Amid coronavirus closures, Gaza's young female boxers train on the beach

The sight of over a dozen girls boxing on the beach while wearing face masks caught the eye of passersby in the Mediterranean coastal enclave, where the sport is mostly popular with men

A Palestinian boxing coach, Osama Ayob, trains a girl at the sidewalk of a beach as sports clubs are closed due to concerns about the spread of the coronavirus disease (COVID-19), in Gaza City May 21, 2020. (photo credit: SUHAIB SALEM/REUTERS)
A Palestinian boxing coach, Osama Ayob, trains a girl at the sidewalk of a beach as sports clubs are closed due to concerns about the spread of the coronavirus disease (COVID-19), in Gaza City May 21, 2020.
(photo credit: SUHAIB SALEM/REUTERS)
Trading jabs and punches, a team of young female boxers - some as young as four - trained on the beach in Gaza this week after their club was closed due to COVID-19.

The sight of over a dozen girls boxing on the beach while wearing face masks caught the eye of passersby in the Mediterranean coastal enclave, where the sport is mostly popular with men.

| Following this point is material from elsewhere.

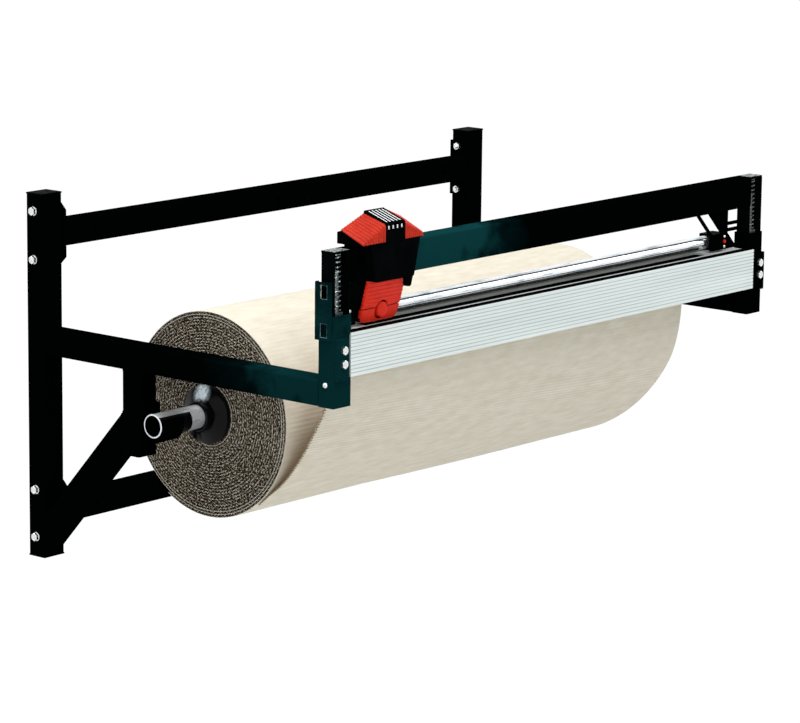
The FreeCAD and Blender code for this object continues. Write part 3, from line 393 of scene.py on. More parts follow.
for bar in ("top_crossbar", "bottom_crossbar"):
    bar_piece = place(bar + "_tube", straight_tube(bar, "x"), black_enamel, "wall_frame",
                      "frame_black", [bar])
    bar_low, bar_high = corners(bar)
    for hole_x in (-485, 0, 485):
        drilled(bar_piece, (hole_x, bar_low[1] - 5, (bar_low[2] + bar_high[2]) / 2), (0, 1, 0),
                radius=4.5, depth=60)

tube_x = 590.0
brace_foot_y, brace_foot_z = -40.0, -283.5
brace_head_y, brace_head_z = -234.0, -68.0
brace_rise = math.atan2(brace_head_z - brace_foot_z, brace_foot_y - brace_head_y)
for side, sign in (("left", -1), ("right", 1)):
    brace_part = square_tube((sign * tube_x, brace_foot_y, brace_foot_z),
                             (sign * tube_x, brace_head_y, brace_head_z),
                             (1, 0, 0), (0, 0, 1 / math.cos(brace_rise)), width=45, height=45)
    place(side + "_brace_tube", brace_part, black_enamel, "wall_frame", "frame_black",
          [side + "_brace"])


# Tube caps and end plates.
# The uprights end in pushed-in plastic caps, and the crossbars in welded plates with cut
# corners. Their edges are only broken, so each keeps its shape and gets a small round.
def softened(node, width, finish, segments=2, smooth=35):
    """Keeps a CAD node's shape, rounds its edges a little and gives it a finish."""
    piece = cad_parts[node]
    weld = piece.modifiers.new("weld", "WELD")
    weld.merge_threshold = 0.00001
    flat = piece.modifiers.new("flat", "DECIMATE")
    flat.decimate_type = "DISSOLVE"
    flat.angle_limit = math.radians(2)
    edge = piece.modifiers.new("edge", "BEVEL")
    edge.width = width * 0.001
    edge.segments = segments
    edge.limit_method = "ANGLE"
    edge.angle_limit = math.radians(smooth)
    piece.data.materials.clear()
    piece.data.materials.append(finish)
    return piece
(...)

The girls' coach, Osama Ayob, said the public training sessions could help get more girls involved in the sport. Women make up half of the strip's two million population.

"Some families walking by us liked the idea and they asked if they could send their girls so I can train them," said Ayob, 34.

One of the boxers, 15-year-old Malak Mesleh, said she would rather train in public than miss out on sessions -- or, worse yet, risk contagion by practicing in the team's gym.

"We decided to leave the club because it is a closed space, and the virus, if present, would easily spread," she said.

Gaza has reported 55 COVID-19 cases, all of them in quarantine centers, and not deaths. Schools, wedding halls and gyms have been closed but the strip's Islamist rulers Hamas have not imposed a full lockdown, saying it was not necessary.